● Problem statement
Locate the lines where "code" occurs and copy them as they stand.

[CAD and scene scripts]
════

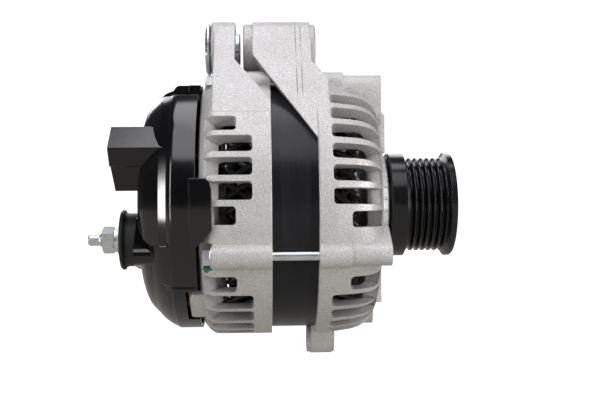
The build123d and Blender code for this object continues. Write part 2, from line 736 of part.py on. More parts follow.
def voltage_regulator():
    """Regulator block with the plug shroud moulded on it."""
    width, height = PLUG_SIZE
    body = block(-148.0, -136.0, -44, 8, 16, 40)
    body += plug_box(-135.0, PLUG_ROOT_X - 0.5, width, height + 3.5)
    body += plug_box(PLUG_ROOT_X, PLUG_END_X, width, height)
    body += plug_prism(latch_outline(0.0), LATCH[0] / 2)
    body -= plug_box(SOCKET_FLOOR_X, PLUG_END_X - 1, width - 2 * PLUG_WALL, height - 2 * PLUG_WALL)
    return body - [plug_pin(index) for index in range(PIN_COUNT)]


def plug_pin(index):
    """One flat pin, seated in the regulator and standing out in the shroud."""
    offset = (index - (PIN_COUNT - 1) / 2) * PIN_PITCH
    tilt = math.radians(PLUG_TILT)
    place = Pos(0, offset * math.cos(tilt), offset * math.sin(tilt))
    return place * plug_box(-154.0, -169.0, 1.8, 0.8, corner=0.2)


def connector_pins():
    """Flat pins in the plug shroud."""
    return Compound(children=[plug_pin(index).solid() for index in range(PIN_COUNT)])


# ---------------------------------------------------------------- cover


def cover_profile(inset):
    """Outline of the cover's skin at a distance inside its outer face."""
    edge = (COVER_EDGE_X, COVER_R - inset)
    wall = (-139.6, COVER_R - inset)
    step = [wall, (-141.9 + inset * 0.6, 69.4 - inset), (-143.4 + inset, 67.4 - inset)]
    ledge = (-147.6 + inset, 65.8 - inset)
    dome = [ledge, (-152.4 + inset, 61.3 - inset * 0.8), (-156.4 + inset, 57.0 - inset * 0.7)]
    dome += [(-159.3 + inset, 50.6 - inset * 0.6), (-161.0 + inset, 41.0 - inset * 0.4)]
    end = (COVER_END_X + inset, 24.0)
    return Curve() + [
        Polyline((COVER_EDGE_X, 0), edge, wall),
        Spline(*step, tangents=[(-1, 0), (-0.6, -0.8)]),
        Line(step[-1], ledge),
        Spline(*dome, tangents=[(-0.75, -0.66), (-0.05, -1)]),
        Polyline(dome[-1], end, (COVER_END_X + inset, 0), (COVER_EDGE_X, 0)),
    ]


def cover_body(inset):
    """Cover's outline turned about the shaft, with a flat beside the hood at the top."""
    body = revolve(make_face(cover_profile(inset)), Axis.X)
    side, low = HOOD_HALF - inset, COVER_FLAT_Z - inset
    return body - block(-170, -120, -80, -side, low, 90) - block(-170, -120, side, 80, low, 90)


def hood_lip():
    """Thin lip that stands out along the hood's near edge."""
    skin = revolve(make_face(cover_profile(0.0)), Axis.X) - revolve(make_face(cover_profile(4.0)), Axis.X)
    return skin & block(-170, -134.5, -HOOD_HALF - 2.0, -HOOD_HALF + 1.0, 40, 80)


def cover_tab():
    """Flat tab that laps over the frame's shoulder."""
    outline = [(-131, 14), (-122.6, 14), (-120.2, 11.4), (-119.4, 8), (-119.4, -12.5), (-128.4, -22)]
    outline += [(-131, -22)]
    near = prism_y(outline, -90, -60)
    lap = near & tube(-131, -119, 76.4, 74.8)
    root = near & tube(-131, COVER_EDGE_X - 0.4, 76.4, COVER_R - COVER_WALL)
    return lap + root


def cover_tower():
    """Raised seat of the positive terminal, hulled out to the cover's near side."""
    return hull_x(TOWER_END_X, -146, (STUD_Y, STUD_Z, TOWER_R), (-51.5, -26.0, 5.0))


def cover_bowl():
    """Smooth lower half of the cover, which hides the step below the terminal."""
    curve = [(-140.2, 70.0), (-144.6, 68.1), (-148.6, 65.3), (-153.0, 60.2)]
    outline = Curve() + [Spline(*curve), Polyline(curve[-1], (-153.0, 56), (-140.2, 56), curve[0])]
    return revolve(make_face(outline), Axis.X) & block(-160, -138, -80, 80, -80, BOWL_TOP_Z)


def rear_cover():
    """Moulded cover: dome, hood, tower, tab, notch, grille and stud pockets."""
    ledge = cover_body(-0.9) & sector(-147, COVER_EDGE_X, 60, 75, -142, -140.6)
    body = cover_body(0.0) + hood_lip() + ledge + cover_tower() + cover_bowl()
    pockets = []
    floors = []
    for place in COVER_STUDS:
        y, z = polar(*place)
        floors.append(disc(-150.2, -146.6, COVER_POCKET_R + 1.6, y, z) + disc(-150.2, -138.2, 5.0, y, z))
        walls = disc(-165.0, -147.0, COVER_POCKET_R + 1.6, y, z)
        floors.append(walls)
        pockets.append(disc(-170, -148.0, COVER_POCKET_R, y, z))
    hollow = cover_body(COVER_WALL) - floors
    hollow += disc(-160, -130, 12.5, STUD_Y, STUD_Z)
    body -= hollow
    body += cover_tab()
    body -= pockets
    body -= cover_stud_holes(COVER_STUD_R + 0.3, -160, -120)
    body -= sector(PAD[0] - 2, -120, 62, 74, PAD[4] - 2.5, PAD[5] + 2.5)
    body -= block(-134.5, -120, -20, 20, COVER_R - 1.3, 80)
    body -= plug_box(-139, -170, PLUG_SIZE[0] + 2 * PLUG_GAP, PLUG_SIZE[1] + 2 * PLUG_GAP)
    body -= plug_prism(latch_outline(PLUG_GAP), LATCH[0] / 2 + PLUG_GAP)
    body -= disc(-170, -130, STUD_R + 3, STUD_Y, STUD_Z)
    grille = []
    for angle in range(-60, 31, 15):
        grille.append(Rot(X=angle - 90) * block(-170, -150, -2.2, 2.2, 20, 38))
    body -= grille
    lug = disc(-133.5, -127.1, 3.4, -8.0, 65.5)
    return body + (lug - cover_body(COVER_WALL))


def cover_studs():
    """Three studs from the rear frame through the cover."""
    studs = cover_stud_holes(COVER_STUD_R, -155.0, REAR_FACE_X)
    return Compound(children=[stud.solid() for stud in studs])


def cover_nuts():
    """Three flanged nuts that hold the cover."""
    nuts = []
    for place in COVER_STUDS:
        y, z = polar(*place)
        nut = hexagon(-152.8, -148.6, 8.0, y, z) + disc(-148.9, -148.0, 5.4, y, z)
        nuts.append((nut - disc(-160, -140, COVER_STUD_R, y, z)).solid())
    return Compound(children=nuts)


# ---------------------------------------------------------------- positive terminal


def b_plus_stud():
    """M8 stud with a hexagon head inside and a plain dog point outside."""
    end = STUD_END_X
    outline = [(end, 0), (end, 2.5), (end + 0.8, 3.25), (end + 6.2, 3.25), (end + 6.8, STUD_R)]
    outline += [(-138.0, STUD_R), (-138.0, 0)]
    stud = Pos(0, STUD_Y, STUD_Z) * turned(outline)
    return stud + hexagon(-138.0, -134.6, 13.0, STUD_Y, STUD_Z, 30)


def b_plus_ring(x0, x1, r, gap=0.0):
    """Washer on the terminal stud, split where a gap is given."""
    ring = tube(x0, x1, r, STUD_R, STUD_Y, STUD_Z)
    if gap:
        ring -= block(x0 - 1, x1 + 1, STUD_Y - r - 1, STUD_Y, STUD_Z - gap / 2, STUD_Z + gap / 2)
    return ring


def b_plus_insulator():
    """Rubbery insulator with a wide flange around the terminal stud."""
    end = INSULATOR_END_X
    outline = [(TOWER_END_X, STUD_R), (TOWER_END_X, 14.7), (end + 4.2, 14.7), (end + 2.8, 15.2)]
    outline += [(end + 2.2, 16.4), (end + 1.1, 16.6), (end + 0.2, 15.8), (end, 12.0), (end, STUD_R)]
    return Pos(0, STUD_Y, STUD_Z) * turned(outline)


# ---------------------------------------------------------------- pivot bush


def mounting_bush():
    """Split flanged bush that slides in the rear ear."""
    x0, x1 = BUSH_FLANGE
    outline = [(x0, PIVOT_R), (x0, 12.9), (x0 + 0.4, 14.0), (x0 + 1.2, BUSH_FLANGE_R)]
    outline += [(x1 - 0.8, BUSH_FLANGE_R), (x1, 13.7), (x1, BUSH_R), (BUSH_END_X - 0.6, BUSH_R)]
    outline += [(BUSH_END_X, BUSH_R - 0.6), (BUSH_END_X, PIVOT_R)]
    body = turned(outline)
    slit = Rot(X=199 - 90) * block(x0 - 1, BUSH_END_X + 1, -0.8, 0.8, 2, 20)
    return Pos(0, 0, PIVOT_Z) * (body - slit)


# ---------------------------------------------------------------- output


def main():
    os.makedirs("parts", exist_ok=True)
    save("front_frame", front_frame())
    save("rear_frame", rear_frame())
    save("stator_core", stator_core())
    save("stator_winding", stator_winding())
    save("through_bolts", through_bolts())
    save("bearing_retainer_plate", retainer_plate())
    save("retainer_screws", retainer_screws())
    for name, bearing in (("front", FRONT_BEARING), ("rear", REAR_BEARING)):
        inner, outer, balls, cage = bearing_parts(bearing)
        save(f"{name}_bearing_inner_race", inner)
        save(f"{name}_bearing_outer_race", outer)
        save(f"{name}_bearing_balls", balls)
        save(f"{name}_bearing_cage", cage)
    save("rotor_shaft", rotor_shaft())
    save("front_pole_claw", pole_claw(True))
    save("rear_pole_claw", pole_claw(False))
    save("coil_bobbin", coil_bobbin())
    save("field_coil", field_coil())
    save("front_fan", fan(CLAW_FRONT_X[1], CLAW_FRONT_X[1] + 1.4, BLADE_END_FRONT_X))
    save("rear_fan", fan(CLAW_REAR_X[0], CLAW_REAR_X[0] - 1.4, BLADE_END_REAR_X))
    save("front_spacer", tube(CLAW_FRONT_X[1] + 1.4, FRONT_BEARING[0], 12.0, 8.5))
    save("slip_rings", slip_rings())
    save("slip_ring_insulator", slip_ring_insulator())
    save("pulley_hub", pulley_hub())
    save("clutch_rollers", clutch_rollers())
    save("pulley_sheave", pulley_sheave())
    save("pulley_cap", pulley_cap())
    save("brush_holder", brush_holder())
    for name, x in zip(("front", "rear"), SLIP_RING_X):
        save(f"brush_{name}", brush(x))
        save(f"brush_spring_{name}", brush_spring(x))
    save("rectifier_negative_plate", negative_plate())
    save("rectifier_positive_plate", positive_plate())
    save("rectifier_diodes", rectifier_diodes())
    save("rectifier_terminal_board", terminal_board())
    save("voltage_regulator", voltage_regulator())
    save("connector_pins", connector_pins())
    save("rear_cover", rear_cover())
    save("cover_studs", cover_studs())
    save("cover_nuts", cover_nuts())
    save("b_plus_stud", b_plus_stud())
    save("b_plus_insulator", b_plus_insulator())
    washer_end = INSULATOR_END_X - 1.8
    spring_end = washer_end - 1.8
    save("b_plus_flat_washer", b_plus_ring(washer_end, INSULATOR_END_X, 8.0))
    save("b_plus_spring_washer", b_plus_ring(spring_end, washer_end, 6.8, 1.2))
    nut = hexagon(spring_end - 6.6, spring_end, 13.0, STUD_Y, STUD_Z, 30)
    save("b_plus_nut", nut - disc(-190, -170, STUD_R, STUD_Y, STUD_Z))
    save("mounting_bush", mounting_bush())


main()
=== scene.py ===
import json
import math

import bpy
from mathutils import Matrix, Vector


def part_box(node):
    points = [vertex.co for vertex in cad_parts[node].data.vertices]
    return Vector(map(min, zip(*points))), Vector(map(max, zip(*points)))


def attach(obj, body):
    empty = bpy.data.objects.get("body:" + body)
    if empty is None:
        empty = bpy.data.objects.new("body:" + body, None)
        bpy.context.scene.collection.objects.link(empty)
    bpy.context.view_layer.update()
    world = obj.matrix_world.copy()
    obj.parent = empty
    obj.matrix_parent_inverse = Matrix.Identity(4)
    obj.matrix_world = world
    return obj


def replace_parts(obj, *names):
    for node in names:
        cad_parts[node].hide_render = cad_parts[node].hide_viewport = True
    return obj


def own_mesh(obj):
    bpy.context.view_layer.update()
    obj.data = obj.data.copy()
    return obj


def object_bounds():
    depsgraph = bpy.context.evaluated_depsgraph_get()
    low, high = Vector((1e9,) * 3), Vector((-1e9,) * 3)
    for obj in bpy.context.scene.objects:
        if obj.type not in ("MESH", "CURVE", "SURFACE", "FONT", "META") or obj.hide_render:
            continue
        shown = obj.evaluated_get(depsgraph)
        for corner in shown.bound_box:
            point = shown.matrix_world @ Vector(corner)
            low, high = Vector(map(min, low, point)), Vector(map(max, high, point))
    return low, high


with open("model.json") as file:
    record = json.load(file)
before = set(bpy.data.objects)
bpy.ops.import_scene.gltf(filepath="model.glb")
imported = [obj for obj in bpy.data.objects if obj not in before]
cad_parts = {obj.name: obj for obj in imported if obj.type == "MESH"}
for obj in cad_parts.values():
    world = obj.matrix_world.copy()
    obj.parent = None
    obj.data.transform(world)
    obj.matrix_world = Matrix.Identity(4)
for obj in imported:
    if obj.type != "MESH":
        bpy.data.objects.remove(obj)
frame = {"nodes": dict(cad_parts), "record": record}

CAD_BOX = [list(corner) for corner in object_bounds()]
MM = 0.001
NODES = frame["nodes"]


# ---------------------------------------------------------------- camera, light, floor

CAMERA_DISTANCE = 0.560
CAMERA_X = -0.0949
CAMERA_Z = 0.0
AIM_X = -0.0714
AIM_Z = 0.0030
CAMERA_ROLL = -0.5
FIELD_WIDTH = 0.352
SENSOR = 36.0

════

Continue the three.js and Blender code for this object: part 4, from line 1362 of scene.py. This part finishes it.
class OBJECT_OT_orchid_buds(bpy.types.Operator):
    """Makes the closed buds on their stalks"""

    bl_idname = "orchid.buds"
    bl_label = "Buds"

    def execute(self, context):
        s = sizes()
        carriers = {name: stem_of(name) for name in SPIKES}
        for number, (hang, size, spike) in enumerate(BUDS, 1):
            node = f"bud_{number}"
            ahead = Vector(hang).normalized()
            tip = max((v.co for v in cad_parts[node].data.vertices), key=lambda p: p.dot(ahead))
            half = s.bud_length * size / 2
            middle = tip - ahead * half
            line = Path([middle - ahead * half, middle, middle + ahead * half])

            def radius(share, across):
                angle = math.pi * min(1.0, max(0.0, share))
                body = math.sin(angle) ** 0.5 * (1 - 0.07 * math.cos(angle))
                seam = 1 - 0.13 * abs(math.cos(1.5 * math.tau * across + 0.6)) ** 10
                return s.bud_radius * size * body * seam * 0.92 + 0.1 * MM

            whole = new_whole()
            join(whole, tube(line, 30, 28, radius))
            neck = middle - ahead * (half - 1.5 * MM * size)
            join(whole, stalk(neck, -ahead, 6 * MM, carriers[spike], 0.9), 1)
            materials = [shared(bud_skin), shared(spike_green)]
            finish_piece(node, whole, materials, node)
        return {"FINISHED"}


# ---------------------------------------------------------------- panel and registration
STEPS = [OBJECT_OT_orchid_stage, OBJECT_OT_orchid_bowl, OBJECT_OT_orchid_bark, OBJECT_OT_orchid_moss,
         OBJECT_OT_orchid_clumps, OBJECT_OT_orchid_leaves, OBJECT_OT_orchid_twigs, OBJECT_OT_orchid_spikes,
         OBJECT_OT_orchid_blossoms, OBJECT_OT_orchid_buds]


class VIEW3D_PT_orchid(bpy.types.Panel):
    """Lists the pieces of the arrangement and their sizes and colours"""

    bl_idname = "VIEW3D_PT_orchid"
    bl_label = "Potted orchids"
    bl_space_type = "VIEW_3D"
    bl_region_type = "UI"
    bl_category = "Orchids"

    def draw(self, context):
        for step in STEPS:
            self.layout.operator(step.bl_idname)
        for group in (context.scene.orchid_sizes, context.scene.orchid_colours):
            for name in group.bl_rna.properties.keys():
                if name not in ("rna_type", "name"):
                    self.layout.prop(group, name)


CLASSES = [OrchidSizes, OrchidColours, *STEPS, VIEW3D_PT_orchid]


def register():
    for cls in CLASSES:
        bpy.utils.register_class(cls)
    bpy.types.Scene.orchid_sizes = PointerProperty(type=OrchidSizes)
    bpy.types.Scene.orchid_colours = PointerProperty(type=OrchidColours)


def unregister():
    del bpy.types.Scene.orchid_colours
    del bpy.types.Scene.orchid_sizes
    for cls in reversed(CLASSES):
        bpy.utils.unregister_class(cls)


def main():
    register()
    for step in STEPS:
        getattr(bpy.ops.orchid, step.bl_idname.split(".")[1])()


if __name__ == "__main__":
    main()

════

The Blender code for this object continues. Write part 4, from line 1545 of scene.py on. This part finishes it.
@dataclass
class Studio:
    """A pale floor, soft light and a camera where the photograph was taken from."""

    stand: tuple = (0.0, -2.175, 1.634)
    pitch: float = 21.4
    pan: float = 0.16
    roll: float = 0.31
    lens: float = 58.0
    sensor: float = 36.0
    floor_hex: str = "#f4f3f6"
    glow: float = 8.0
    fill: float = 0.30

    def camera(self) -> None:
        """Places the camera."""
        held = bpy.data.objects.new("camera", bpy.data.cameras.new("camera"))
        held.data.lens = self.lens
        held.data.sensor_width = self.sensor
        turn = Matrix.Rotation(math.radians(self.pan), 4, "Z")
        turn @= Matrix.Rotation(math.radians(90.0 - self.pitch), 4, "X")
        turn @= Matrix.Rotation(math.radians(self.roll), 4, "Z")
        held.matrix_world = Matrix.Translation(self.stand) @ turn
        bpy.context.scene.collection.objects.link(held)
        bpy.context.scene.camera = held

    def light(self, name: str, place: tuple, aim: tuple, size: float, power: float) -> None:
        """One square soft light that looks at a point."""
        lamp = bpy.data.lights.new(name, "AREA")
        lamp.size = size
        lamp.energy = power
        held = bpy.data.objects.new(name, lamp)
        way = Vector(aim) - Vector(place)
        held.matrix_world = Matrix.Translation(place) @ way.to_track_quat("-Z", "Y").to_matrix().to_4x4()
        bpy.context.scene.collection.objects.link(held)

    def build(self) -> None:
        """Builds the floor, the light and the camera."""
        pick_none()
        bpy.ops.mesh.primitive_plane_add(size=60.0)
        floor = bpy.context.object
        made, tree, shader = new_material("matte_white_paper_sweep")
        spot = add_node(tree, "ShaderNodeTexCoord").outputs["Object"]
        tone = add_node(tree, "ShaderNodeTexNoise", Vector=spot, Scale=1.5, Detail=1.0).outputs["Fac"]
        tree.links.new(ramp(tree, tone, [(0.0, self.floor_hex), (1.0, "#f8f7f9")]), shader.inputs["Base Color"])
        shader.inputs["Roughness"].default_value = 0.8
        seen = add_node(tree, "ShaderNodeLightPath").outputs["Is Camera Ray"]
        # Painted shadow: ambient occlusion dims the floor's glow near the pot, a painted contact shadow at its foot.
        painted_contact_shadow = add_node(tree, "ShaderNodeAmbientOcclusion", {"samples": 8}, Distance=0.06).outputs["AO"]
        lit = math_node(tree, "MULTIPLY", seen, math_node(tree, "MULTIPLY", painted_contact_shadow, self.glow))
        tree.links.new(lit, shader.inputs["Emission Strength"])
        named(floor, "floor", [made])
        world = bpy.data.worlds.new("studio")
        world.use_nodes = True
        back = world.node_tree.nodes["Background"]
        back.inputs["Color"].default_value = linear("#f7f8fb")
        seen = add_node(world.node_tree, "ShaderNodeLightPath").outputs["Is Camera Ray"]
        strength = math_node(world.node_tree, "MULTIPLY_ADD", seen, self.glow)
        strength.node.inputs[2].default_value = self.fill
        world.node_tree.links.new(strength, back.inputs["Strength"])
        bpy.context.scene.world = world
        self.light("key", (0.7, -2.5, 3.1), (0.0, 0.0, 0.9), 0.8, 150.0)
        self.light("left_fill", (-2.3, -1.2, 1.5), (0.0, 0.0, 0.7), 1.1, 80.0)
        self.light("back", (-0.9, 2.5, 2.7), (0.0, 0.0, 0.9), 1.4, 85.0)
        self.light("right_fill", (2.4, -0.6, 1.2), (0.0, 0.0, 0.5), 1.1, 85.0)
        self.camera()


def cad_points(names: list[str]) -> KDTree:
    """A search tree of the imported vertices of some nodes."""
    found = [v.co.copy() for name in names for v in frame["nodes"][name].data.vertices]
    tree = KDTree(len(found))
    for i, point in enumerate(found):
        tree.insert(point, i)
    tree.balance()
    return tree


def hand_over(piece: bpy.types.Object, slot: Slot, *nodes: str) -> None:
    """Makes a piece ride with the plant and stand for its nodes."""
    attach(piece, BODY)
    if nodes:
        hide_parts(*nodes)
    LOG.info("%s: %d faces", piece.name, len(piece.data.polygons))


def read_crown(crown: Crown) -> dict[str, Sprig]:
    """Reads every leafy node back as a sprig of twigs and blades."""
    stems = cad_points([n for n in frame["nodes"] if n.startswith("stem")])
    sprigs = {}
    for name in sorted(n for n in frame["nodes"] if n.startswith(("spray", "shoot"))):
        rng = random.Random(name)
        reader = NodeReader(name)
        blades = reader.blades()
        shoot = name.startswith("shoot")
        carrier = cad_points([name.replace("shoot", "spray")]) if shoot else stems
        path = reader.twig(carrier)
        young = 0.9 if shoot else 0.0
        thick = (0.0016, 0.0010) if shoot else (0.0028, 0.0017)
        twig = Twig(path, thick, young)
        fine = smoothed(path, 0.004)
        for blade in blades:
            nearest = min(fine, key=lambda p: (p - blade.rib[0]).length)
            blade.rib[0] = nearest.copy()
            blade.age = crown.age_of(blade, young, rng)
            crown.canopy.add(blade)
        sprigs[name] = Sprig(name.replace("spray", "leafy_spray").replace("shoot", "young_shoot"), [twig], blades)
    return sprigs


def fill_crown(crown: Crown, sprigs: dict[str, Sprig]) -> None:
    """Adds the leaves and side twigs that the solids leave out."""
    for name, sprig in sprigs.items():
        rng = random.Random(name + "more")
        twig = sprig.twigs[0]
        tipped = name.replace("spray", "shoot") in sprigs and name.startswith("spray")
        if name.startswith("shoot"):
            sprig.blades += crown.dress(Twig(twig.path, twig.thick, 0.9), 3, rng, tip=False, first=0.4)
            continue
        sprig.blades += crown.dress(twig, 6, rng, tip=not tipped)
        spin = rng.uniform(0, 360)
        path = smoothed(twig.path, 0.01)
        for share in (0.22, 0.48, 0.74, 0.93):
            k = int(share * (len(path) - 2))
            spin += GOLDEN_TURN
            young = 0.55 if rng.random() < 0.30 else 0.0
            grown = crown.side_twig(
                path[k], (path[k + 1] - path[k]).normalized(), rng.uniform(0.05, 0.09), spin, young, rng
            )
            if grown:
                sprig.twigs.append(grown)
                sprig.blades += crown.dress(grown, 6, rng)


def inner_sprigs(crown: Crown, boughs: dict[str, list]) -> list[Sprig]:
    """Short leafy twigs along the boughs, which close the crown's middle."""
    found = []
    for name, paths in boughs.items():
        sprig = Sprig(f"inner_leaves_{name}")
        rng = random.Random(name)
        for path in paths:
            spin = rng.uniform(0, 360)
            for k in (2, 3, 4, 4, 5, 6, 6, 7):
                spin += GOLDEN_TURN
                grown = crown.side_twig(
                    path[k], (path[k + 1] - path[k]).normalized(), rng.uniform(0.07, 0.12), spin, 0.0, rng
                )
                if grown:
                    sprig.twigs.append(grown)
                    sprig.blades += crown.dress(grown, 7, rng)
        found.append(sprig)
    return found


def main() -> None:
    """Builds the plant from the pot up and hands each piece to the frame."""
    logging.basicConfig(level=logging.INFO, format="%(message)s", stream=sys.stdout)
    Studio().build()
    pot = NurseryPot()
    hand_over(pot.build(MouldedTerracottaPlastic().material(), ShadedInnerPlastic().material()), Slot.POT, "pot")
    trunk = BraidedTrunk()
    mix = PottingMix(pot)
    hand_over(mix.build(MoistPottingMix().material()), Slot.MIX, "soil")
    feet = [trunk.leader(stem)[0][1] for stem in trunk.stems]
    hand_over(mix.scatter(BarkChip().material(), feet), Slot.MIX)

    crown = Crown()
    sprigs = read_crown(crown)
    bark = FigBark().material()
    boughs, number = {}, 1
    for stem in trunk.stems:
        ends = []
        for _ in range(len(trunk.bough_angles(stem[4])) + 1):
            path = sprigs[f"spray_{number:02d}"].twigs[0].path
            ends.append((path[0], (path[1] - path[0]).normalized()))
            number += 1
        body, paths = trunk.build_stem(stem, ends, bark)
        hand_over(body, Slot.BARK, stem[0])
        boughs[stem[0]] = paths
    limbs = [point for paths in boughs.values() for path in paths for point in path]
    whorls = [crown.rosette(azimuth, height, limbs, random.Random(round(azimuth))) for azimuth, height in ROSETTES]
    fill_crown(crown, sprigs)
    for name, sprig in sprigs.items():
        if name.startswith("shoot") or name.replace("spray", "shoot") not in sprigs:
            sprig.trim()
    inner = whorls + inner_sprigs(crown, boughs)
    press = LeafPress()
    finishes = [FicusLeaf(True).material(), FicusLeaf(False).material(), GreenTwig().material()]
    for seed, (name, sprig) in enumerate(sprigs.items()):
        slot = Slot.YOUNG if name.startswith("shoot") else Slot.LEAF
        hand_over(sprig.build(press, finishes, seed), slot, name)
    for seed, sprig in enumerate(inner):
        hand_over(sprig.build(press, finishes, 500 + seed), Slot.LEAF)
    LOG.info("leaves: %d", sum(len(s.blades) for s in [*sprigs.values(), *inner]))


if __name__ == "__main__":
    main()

════

● Final result
The build123d and Blender code for this object continues. Write part 2, from line 736 of part.py on. More parts follow.
Continue the three.js and Blender code for this object: part 4, from line 1362 of scene.py. This part finishes it.
The Blender code for this object continues. Write part 4, from line 1545 of scene.py on. This part finishes it.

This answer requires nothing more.